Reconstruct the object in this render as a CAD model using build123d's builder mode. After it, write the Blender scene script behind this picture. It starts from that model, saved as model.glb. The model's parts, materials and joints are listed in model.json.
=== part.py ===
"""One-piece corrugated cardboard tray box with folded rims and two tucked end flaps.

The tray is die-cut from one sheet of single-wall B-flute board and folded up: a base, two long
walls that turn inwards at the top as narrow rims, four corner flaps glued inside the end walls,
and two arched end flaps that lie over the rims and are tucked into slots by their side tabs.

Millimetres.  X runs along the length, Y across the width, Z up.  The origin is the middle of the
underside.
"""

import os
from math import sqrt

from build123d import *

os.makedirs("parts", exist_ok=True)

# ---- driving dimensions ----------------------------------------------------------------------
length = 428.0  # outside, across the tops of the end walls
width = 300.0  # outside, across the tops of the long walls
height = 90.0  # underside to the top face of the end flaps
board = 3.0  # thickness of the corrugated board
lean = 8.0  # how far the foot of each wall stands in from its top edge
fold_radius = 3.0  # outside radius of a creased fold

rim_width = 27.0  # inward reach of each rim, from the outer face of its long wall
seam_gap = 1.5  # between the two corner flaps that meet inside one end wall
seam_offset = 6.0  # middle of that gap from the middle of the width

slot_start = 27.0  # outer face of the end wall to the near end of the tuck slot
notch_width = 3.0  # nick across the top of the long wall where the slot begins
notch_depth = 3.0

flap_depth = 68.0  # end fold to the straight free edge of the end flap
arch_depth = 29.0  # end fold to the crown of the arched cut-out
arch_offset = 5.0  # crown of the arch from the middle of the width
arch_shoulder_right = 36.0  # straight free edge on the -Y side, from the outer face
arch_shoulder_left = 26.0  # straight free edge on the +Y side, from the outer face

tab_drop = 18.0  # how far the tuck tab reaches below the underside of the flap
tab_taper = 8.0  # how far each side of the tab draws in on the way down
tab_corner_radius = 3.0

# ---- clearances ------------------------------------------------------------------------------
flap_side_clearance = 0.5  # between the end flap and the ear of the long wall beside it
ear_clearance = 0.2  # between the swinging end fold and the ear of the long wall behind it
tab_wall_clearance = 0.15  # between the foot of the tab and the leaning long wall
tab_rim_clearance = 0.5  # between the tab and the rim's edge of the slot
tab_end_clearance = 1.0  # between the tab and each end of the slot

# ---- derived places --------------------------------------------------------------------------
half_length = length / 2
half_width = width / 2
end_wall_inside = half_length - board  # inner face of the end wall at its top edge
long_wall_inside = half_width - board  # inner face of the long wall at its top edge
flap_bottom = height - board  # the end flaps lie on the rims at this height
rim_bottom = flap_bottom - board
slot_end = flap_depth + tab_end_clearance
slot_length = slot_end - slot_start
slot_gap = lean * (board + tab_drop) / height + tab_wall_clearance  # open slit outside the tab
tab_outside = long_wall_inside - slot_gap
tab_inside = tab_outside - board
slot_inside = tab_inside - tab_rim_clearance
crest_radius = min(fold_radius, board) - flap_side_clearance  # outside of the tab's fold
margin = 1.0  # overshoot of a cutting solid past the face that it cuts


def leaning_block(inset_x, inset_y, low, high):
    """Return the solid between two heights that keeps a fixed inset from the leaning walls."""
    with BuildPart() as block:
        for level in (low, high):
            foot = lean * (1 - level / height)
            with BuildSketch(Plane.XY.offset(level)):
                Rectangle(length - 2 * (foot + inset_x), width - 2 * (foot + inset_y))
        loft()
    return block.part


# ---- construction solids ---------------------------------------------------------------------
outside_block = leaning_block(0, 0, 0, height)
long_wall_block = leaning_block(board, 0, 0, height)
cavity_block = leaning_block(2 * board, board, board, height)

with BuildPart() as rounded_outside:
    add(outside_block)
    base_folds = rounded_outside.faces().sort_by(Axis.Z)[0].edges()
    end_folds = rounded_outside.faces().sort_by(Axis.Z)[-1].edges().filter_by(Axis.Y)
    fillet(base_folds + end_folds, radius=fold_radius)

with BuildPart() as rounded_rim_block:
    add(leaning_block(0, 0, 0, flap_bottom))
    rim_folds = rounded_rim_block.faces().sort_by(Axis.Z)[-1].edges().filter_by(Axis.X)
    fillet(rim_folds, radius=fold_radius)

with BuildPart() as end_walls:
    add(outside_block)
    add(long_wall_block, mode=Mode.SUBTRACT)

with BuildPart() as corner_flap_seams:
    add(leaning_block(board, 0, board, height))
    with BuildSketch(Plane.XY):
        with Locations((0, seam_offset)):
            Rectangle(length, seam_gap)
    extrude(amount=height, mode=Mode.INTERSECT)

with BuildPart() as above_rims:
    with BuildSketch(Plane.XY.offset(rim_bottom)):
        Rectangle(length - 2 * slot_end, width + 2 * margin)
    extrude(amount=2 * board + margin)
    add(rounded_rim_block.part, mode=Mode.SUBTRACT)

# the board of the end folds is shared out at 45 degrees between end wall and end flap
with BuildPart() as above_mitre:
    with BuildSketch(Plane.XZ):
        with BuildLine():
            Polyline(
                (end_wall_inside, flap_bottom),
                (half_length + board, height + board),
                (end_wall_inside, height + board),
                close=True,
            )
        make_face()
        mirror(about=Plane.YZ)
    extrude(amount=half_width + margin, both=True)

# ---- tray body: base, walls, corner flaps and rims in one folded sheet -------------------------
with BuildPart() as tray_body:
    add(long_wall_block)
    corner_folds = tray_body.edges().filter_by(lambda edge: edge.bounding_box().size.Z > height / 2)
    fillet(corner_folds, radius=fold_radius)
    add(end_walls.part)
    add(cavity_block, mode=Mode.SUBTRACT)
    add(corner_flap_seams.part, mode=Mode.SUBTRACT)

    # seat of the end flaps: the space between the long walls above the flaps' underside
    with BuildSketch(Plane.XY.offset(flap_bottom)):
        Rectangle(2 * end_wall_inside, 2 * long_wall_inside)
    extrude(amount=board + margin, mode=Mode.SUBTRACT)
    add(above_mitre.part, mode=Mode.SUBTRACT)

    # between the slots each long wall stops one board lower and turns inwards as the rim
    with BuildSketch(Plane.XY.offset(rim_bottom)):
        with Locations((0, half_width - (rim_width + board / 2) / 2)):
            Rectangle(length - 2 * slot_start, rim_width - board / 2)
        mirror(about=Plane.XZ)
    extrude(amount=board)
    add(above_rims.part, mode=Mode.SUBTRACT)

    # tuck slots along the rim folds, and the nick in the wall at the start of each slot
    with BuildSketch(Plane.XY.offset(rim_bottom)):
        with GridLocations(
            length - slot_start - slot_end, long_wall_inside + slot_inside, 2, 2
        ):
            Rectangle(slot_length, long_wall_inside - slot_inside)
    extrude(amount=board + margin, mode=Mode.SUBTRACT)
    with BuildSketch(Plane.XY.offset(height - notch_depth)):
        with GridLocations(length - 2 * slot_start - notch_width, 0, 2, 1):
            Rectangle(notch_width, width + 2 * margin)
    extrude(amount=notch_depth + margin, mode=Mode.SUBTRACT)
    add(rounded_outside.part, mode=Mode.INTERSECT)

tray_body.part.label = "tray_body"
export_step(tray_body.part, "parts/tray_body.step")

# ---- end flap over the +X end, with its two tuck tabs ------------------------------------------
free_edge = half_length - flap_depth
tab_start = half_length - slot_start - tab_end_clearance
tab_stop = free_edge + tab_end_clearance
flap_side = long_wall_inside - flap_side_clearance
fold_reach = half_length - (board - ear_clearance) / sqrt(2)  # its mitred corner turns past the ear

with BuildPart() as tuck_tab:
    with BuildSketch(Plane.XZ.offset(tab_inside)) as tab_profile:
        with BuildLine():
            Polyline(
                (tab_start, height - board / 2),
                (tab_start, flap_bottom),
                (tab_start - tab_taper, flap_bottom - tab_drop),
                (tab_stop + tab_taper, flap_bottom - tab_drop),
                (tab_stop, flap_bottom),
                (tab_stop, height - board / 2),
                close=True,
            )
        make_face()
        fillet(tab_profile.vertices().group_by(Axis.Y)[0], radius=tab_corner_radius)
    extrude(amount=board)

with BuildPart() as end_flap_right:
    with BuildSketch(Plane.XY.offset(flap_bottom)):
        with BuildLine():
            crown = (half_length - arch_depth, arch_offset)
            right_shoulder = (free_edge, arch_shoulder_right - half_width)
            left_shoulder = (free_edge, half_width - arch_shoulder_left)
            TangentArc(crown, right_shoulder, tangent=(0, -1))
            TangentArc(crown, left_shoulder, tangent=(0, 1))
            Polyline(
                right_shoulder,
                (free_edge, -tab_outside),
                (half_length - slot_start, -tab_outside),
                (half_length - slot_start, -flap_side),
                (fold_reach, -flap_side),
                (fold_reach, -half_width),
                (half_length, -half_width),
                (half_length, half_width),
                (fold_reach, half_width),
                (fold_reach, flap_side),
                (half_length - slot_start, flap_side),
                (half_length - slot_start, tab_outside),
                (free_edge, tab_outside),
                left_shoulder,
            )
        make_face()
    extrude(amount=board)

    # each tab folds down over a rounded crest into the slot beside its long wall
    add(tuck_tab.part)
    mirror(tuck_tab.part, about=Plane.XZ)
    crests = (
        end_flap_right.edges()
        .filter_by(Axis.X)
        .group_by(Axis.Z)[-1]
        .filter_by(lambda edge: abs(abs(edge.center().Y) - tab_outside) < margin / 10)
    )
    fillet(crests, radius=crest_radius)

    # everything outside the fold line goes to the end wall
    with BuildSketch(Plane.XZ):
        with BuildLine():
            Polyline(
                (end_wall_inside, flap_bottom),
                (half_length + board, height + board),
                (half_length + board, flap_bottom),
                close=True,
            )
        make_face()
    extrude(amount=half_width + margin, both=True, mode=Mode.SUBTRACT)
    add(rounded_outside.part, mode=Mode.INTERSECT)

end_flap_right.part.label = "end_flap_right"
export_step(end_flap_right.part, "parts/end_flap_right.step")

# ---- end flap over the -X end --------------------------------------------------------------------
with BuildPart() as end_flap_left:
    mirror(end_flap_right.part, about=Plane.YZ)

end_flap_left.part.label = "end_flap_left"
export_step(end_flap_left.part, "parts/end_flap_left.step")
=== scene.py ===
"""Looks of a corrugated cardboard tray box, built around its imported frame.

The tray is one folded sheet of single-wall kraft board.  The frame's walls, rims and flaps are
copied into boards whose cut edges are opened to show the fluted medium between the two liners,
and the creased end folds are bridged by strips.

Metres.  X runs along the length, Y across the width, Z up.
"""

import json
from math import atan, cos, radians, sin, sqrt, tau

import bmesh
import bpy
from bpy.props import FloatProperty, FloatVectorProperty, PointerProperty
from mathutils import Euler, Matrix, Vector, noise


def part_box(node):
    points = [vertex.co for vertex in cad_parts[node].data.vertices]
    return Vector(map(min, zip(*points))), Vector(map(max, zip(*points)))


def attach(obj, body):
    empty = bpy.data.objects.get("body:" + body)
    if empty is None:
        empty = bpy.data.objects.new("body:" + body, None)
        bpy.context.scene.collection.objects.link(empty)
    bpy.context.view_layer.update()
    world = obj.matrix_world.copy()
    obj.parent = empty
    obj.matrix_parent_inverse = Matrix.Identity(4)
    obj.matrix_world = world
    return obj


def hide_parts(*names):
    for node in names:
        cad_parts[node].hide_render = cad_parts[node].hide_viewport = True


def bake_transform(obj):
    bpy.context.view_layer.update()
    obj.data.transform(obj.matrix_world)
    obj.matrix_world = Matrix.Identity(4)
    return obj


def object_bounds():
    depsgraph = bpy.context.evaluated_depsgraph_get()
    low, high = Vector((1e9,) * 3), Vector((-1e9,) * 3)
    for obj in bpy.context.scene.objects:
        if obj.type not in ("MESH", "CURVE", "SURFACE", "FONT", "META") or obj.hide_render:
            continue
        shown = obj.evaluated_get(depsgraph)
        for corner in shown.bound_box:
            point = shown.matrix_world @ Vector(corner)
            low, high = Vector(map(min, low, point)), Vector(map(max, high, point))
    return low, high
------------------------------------
*The task:* Among the lines above, find the one with "# ---- end flap over the -X" and the one with "points = [vertex.co". Quote both and everything between them, exactly.

*Answer to this task:*
# ---- end flap over the -X end --------------------------------------------------------------------
with BuildPart() as end_flap_left:
    mirror(end_flap_right.part, about=Plane.YZ)

end_flap_left.part.label = "end_flap_left"
export_step(end_flap_left.part, "parts/end_flap_left.step")
=== scene.py ===
"""Looks of a corrugated cardboard tray box, built around its imported frame.

The tray is one folded sheet of single-wall kraft board.  The frame's walls, rims and flaps are
copied into boards whose cut edges are opened to show the fluted medium between the two liners,
and the creased end folds are bridged by strips.

Metres.  X runs along the length, Y across the width, Z up.
"""

import json
from math import atan, cos, radians, sin, sqrt, tau

import bmesh
import bpy
from bpy.props import FloatProperty, FloatVectorProperty, PointerProperty
from mathutils import Euler, Matrix, Vector, noise


def part_box(node):
    points = [vertex.co for vertex in cad_parts[node].data.vertices]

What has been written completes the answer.